How are surface impoundments designed?
When the EPA began developing the design and operation standards for surface impoundments they operated with the goal of minimizing the formation and migration of leachate to the adjacent subsurface soil, groundwater, and surface water in mind.
According to the EPA, “these comprehensive technical requirements for surface impoundments are the minimum technological requirements (MTRs) mandated by RCRA. These sections require a double liner, a LCRS, and a leak detection system.” The MTRs are applicable to all new units, lateral expansions, and replacement units constructed or reused after July 29th of 1992.
First things first, we’ll talk about the double liner. This system includes, “a top liner to prevent migration of hazardous constituents into the liner and a composite bottom liner consisting of a synthetic geomembrane and three feet of compacted soil material.”
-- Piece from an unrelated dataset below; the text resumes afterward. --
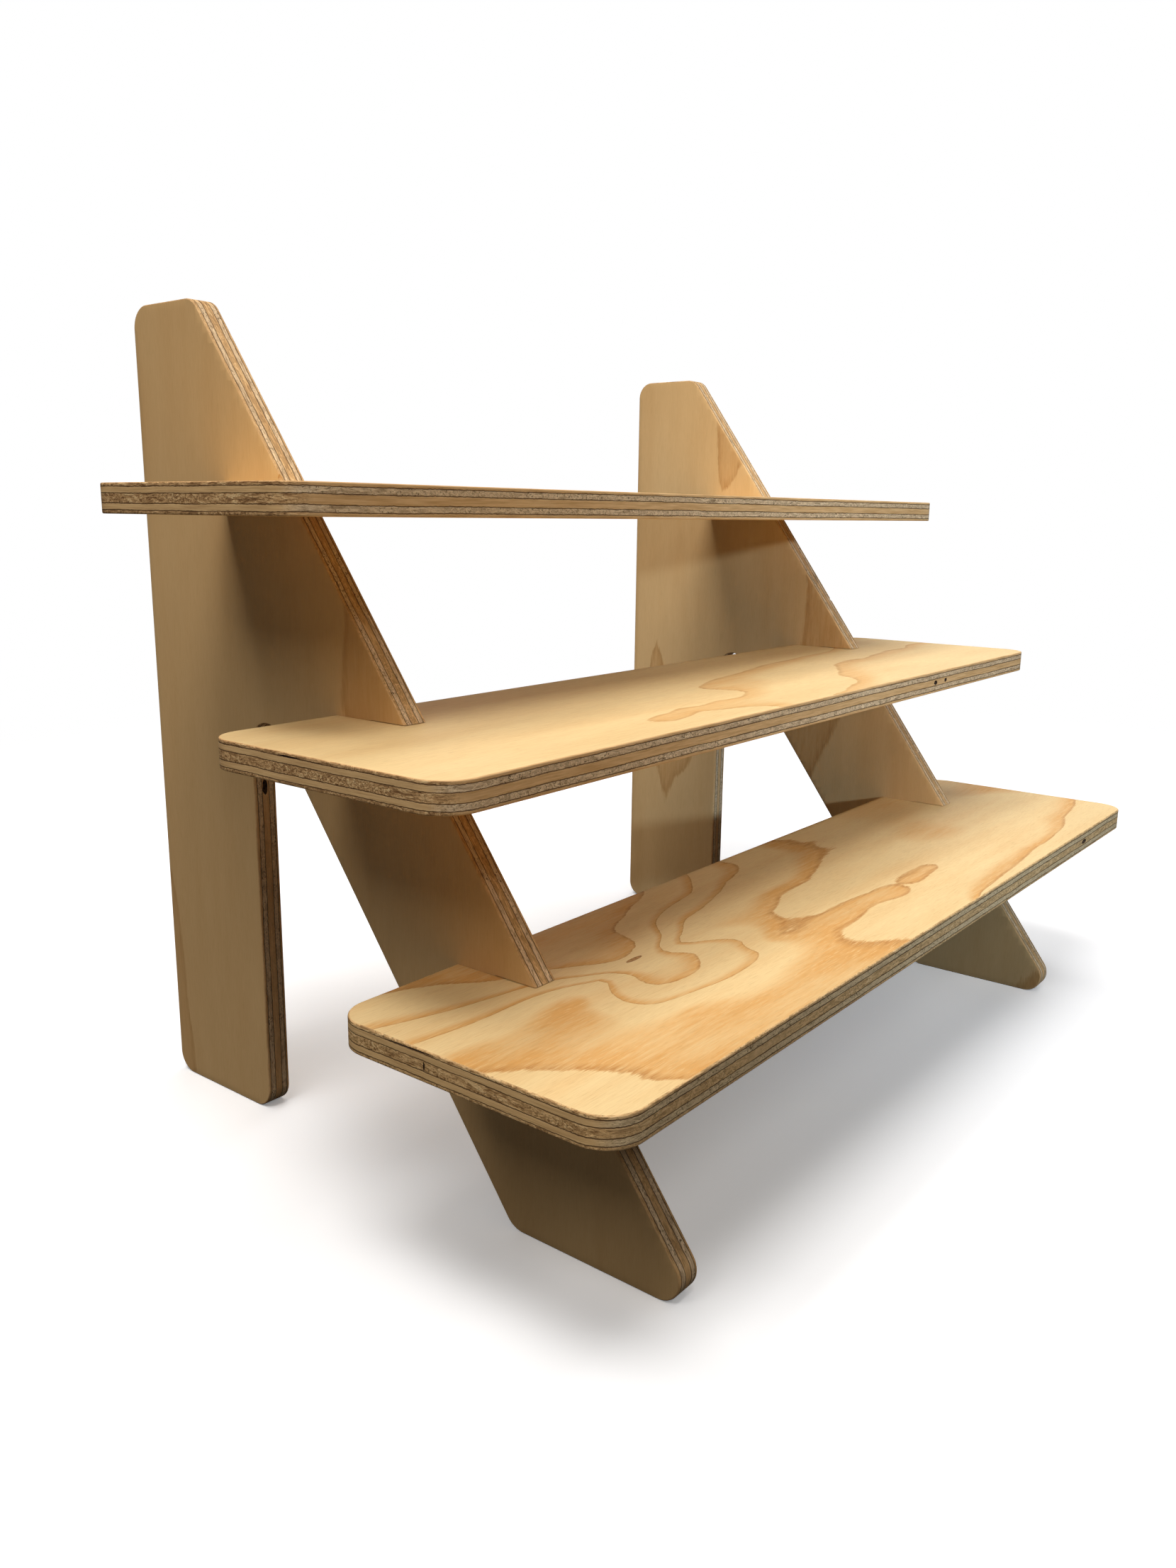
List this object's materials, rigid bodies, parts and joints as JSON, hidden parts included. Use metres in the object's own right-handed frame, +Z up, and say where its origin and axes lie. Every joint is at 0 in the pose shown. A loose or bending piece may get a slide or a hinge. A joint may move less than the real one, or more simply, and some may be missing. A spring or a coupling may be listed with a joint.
{
  "type": "tiered display table",
  "caption": "Knock-down plywood display riser: stepped shelves slot into two side frames with sloping fronts, each frame a back leg and a slanted front arm.",
  "frame": {"origin": "bottom centre of the whole stand's box, on the surface it stands on", "axes": "+X along the shelves, -Y towards the front, where the shelves step down, +Z up"},
  "size_m": [0.54, 0.334, 0.3775],
  "materials": {
    "frame_plywood": "sanded, unvarnished pine plywood, upright grain",
    "shelf_plywood": "sanded, unvarnished pine plywood, grain along the shelf"
  },
  "bodies": {
    "left_frame": {"left_frame": "frame_plywood"},
    "right_frame": {"right_frame": "frame_plywood"},
    "bottom_shelf": {"bottom_shelf": "shelf_plywood"},
    "middle_shelf": {"middle_shelf": "shelf_plywood"},
    "top_shelf": {"top_shelf": "shelf_plywood"}
  },
  "joints": [
    {"name": "bottom_shelf_pull", "type": "slide", "parent": "left_frame", "child": "bottom_shelf", "axis": [0, -1, 0], "range_m": [0, 0.06]},
    {"name": "middle_shelf_pull", "type": "slide", "parent": "left_frame", "child": "middle_shelf", "axis": [0, -1, 0], "range_m": [0, 0.06]},
    {"name": "top_shelf_pull", "type": "slide", "parent": "left_frame", "child": "top_shelf", "axis": [0, -1, 0], "range_m": [0, 0.06]},
    {"name": "right_frame_pull", "type": "slide", "parent": "left_frame", "child": "right_frame", "axis": [0, 1, 0], "range_m": [0, 0.06]}
  ]
}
In addition to this liner system, the unit has to have a leachate collection and removal system (LCRS) which also serves as a leak detection system. According to the EPA, “The LCRS, along with the leak detection system drainage layers, must be designed with a bottom slope of at least one percent, be made of materials chemically resistant to the wastes placed in the unit, and be able to remove the liquids at a specified minimum rate. The LCRS itself must be designed to collect liquids in a sump and subsequently pump out those liquids. In addition to the performance and design requirements, the LCRS must be located between the liners immediately above the bottom composite liner, enabling the LCRS to collect the largest amount of leachate, while also representing the most efficient place to identify leaks.”
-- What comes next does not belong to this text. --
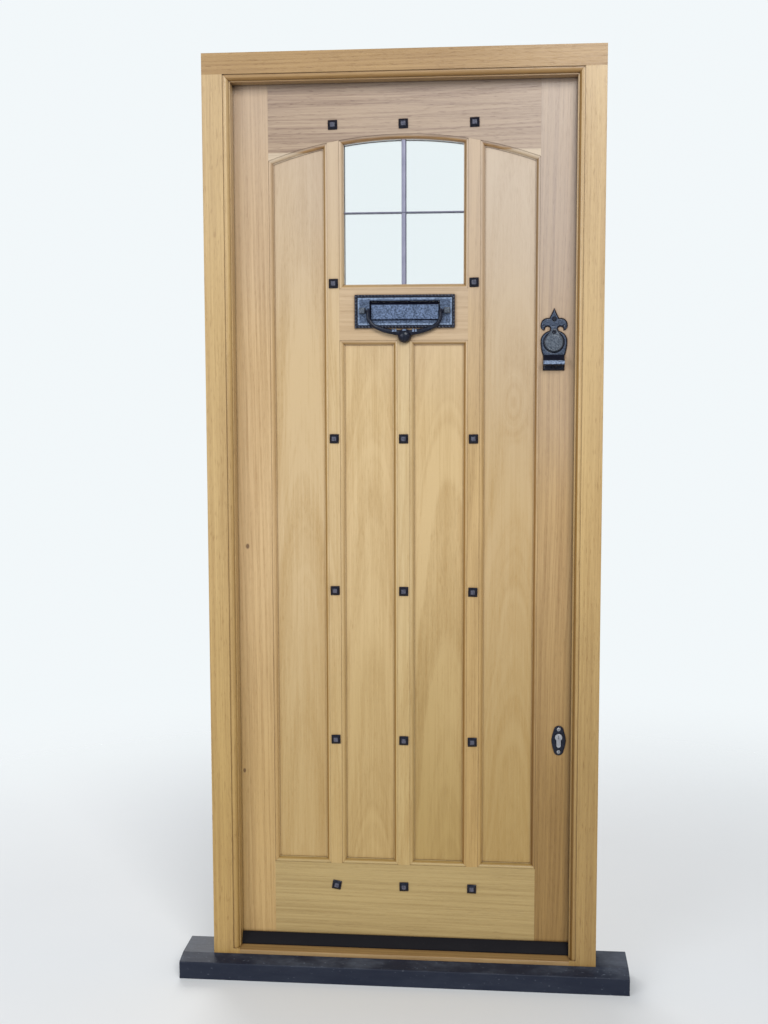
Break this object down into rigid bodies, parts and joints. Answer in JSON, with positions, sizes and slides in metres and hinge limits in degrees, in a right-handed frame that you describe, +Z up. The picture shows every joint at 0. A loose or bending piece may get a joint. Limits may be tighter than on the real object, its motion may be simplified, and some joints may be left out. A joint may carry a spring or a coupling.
{
  "type": "arched wooden door with frame",
  "caption": "Oak front door in its oak frame: arched head moulding, studded tall panels, small leaded light, iron knocker letter plate, latch and deadlock.",
  "frame": {"origin": "on the step under the sub-sill, midway between the jambs, in the plane of the frame's outside face", "axes": "+X to the right seen from outside, +Y into the house, +Z up"},
  "size_m": [1.067, 0.186, 2.167],
  "materials": {
    "oak": "satin varnish",
    "painted_wood": "worn dark paint",
    "black_iron": "hammered black",
    "steel": "satin",
    "latch_enamel": "satin black",
    "dark_metal": "dark satin",
    "spacer_metal": "mill",
    "lead": "dull lead grey",
    "glass": "clear",
    "seal": "matt"
  },
  "bodies": {
    "frame": {"sub_sill": "painted_wood", "oak_sill": "oak", "hinge_jamb": "oak", "lock_jamb": "oak", "frame_head": "oak", "frame_seals": "seal", "threshold_bar": "dark_metal", "threshold_seal": "seal", "hinge_frame_leaves": "steel", "hinge_pins": "steel", "frame_screws": "steel", "latch_keep": "latch_enamel", "strike_plate": "steel"},
    "leaf": {"bottom_rail": "oak", "centre_muntin": "oak", "cover_rivet": "black_iron", "deadlock_case": "steel", "glass_spacer": "spacer_metal", "glazing_beads": "oak", "hinge_door_leaves": "steel", "hinge_stile": "oak", "inner_escutcheon": "black_iron", "inner_glass": "glass", "latch_case": "latch_enamel", "latch_plate": "latch_enamel", "lead_cross": "lead", "leaf_screws": "steel", "left_low_panel": "oak", "left_muntin": "oak", "left_tall_panel": "oak", "letter_bolts": "steel", "letter_plate": "black_iron", "lock_stile": "oak", "mid_rail": "oak", "outer_escutcheon": "black_iron", "outer_glass": "glass", "profile_cylinder": "steel", "pull_plate": "black_iron", "pull_rivets": "black_iron", "right_low_panel": "oak", "right_muntin": "oak", "right_tall_panel": "oak", "rim_cylinder": "steel", "studs": "black_iron", "top_rail": "oak"},
    "letter_flap": {"letter_flap": "black_iron"},
    "knocker": {"knocker": "black_iron"},
    "keyhole_cover": {"keyhole_cover": "black_iron"},
    "rim_plug": {"rim_plug": "steel"},
    "latch_bolt": {"latch_bolt": "steel"},
    "latch_knob": {"latch_knob": "latch_enamel"},
    "latch_snib": {"latch_snib": "latch_enamel"},
    "outer_plug": {"outer_plug": "steel"},
    "inner_plug": {"inner_plug": "steel"},
    "lock_cam": {"lock_cam": "steel"},
    "deadbolt": {"deadbolt": "steel"}
  },
  "joints": [
    {"name": "door_swing", "type": "hinge", "parent": "frame", "child": "leaf", "pos_m": [-0.408, 0.098, 1], "axis": [0, 0, 1], "range_deg": [0, 105]},
    {"name": "letter_flap_swing", "type": "hinge", "parent": "leaf", "child": "letter_flap", "pos_m": [0.003, 0.051, 1.6052], "axis": [1, 0, 0], "range_deg": [0, 75], "stiffness_Nm_per_rad": 0.06, "springref_deg": -17.19},
    {"name": "knocker_lift", "type": "hinge", "parent": "leaf", "child": "knocker", "pos_m": [0.003, 0.0364, 1.5877], "axis": [-1, 0, 0], "range_deg": [0, 95]},
    {"name": "cover_swing", "type": "hinge", "parent": "leaf", "child": "keyhole_cover", "pos_m": [0.3465, 0.041, 1.5365], "axis": [0, 1, 0], "range_deg": [-110, 110]},
    {"name": "rim_key_turn", "type": "hinge", "parent": "leaf", "child": "rim_plug", "pos_m": [0.3465, 0.07, 1.513], "axis": [0, 1, 0], "range_deg": [-90, 90]},
    {"name": "knob_turn", "type": "hinge", "parent": "leaf", "child": "latch_knob", "pos_m": [0.3465, 0.12, 1.513], "axis": [0, 1, 0], "range_deg": [0, 50]},
    {"name": "latch_slide", "type": "slide", "parent": "leaf", "child": "latch_bolt", "axis": [1, 0, 0], "range_m": [0, 0.014]},
    {"name": "snib_slide", "type": "slide", "parent": "leaf", "child": "latch_snib", "axis": [0, 0, 1], "range_m": [0, 0.01]},
    {"name": "key_turn", "type": "hinge", "parent": "leaf", "child": "outer_plug", "pos_m": [0.3665, 0.055, 0.588], "axis": [0, 1, 0], "range_deg": [0, 360]},
    {"name": "cam_turn", "type": "hinge", "parent": "leaf", "child": "lock_cam", "pos_m": [0.3665, 0.07, 0.588], "axis": [0, 1, 0], "range_deg": [0, 360]},
    {"name": "inner_turn", "type": "hinge", "parent": "leaf", "child": "inner_plug", "pos_m": [0.3665, 0.085, 0.588], "axis": [0, 1, 0], "range_deg": [0, 360]},
    {"name": "deadbolt_slide", "type": "slide", "parent": "leaf", "child": "deadbolt", "axis": [1, 0, 0], "range_m": [0, 0.02]}
  ],
  "couplings": [
    {"joint": "knob_turn", "follows": "latch_slide", "rad_per_m": 62.3},
    {"joint": "key_turn", "follows": "deadbolt_slide", "rad_per_m": 314.15},
    {"joint": "cam_turn", "follows": "deadbolt_slide", "rad_per_m": 314.15}
  ]
}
Making sure that material can’t leak back into the earth is not the only consideration that must be made, however. Surface impoundments also must be designed to prevent liquids from flowing over the top (called overtopping) and “ensure the structural integrity of any dikes.” The owner or operator must also develop a site-specific flow rate for leachate which is called the action leakage rate or ALR. This is used to indicate when a units system is not functioning as it should.
Because of the importance of these design regulations (and since none of the aforementioned technologies will work if the impoundment is not installed correctly or made of quality materials) the EPA requires a construction quality assurance (CQA) program to make sure that an impoundment meets all technical criteria. According to the EPA, “The CQA program requires a CQA plan that identifies how construction materials and their installation will be monitored and tested and how the results will be documented (§264.19). The CQA program is developed and implemented under the direction of a registered professional engineer, who must also certify that the CQA plan has been successfully carried out and that the unit meets all specifications before any waste is received.”
Quoted and EPA cited information (unless otherwise noted) for this blog post was gathered from the EPA document, “Introduction to Land Disposal Units.” As always, this blog post is not intended to be comprehensive and it is always best to check with the EPA and local government for full, up-to-date, rules and regulations.